Incidentally, one of the names that routinely crops up as a possible contender for the chief minister’s post is Khandu’s Home minister, Kumar Waii.
An influential and experienced politician, Waii is said to have the ‘right’ resources to be able to lead a coup d’état should the opportunity arise. Whether there is any truth behind such talk or not, these are definitely troubled times, especially in the state capital which has seen a spate of violent crimes being committed.
Just in the past fortnight at least two incidents were reported where security personnel meant to protect citizens took to attacking them instead. In one case, the victim happened to be senior editor of a major English newspaper.
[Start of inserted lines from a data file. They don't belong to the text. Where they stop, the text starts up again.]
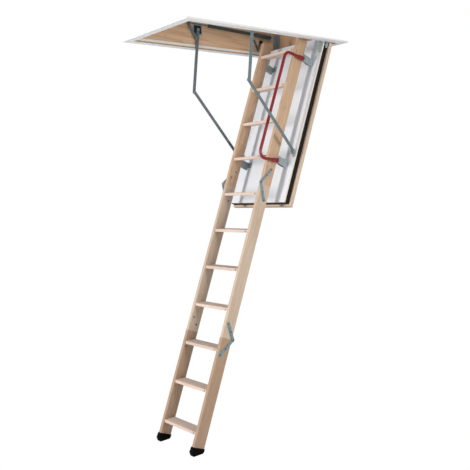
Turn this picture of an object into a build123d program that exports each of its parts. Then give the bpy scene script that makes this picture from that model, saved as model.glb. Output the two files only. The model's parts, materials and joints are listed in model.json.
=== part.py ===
"""Folding attic ladder: a three-section timber ladder on an insulated ceiling hatch.

Frame: origin at the centre of the ceiling opening, in the plane of the ceiling.
+X points to the hinge end of the opening, +Y to the left of a climber who faces
the treads, +Z up.  Millimetres.  The ladder is drawn unfolded, standing on the floor.
"""
from build123d import *
from math import atan2, cos, degrees, hypot, radians, sin, tan
import os

os.makedirs("parts", exist_ok=True)

# ---- driving dimensions ---------------------------------------------------
room_height = 2810.0            # floor to ceiling
ladder_angle = 67.7             # slope of the unfolded ladder, degrees
foot_x = -763.0                 # front edge of the stiles where it meets the floor

box_length = 1412.0             # outside of the lining box
box_width = 680.0
board = 18.0                    # thickness of the lining boards
box_top = 210.0                 # box height above the ceiling plane
trim_length = 1495.0            # outside of the white trim
trim_width = 764.0
trim_thick = 10.0
seal_thick = 4.0
seal_high = 17.0

stile_wide = 25.0
stile_deep = 90.0
ladder_width = 416.0
tread_rise = 261.7              # height from tread to tread
first_tread = 147.0             # height of the lowest tread's top above the floor
tread_thick = 21.0
tread_deep = 85.0
tread_housing = 6.0             # depth of the housing in each stile
upper_split = 1925.0            # along the stiles, from the floor
lower_split = 808.0
ladder_top = 3102.0
foot_high = 66.0                # along the stile, to the square top of the rubber foot
sole_high = 20.0                # solid part of the rubber foot

hatch_side = 315.0              # half width of the hatch's outer board
panel_thick = 28.0
core_half = 299.0              # half width of the black-sided core
core_thick = 36.0
rail_thick = 9.0
skin_thick = 3.0
free_ledge = 14.0
hinge_ledge = 34.0
hinge_rise = 20.0               # hinge pin above the face of the closed hatch
hinge_x = 638.0
hatch_past_hinge = 38.0
hatch_gap = 4.0                 # hatch edge to frame seal at the free end

strap_thick = 3.0
pin_gap = 0.05                  # radial running clearance of every pin

# ---- places that follow from them ------------------------------------------
slope = radians(ladder_angle)
up_x, up_z = cos(slope), sin(slope)
floor_z = -room_height
inner_x = box_length / 2 - board
inner_y = box_width / 2 - board
stile_out = ladder_width / 2
stile_in = stile_out - stile_wide


def ladder_side(y):
    """Side view of the ladder: local x up along the stiles, local y back, local z row +Y."""
    return Plane(origin=(foot_x, y, floor_z), x_dir=(up_x, 0, up_z), z_dir=(0, 1, 0))


def frame_side(y):
    """Side view of the frame: local x is row +X, local y is row +Z, local z is row -Y."""
    return Plane(origin=(0, y, 0), x_dir=(1, 0, 0), z_dir=(0, -1, 0))


def ladder_point(along, back):
    """Row x and z of a point given along and behind the stiles' front edge."""
    return (foot_x + along * up_x + back * up_z, floor_z + along * up_z - back * up_x)


def on_ladder(x, z):
    """Distances along and behind the stiles' front edge of a point in row x and z."""
    dx, dz = x - foot_x, z - floor_z
    return (dx * up_x + dz * up_z, dx * up_z - dz * up_x)


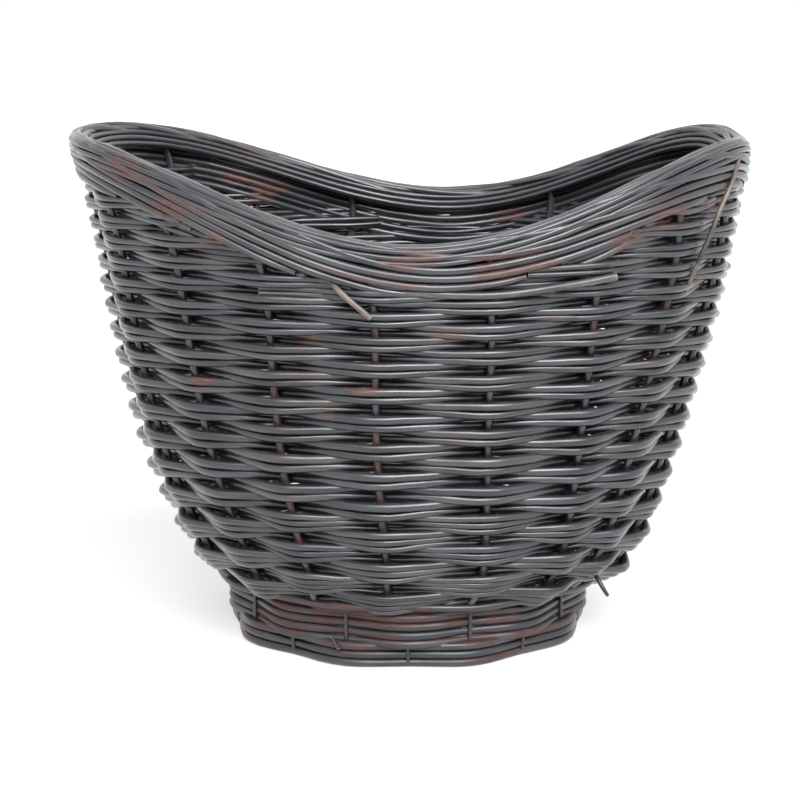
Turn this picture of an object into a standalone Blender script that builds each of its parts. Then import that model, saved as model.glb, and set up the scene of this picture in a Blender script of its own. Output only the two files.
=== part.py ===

While the police was prompt in responding to the attacks and apprehended the culprits, the fact that security personnel were involved in such crimes raises serious questions over their recruiting process. Waii should especially be concerned since it is under his Home portfolio that cadres are recruited. So far though, he has not issued any official statement on the issue.
Another issue that created quite an uproar recently was the cancellation of the recruitment examination of junior engineers in the Rural Works Department.
Advertisement for the posts had been issued by the RWD, which is also under Waii’s care, and prospective candidates were preparing in earnest to appear for the examination. However, just days before the examination was to be held, Khandu’s office directed the cancellation of all recruitment examinations that were not being conducted by the Arunachal Pradesh Public Service Commission. While many people welcomed the move, some (including candidates) were miffed at the last minute cancellation. It also provided the Congress an opportunity to allege that there was division within the government.
The chief minister later told The Citizen that Waii was out of town when the cabinet took the decision and that the department could not be informed due to “delay in notification”.
He also said that there are “no differences” between the two of them and that their “bond has strengthened” after taking the decision to hand over the examination to the Commission.
Internal conflicts (real or otherwise) aside, Khandu has the Congress constantly needling him on every issue. A bigger needle however, appears to be with the Mere Vichaar Andolan Committee (MVAC) which was formed soon after Pul’s alleged ‘suicide notes’ were made public.
The MVAC is convinced that tourism parliamentary secretary and Khandu’s close confidant, PD Sona, had accepted Rs four crore from Pul as alleged in his notes and is determined to have the money returned to the family. The committee even burned effigies of Khandu, Sona and deputy chief minister, Chowna Mein, recently as a sign of protest.
In fact, it the Committee is even observing today as a Black Day and holding a demonstration in the state capital.
And while the PPA hasn't made any public claims challenging Khandu, in the power corridors of Itanagar it is being said that former cabinet minister and one of the few PPA MLAs who did not join the BJP last year, Takam Pario, too could be projected as a possible challenger to the throne.
With the recent monsoon rains having a catastrophic affect on the lives of the people across the state, Khandu will have his work cut out as he will need to open not just surface communication lines but political ones as well if he is to weather the storm until the 2019 election.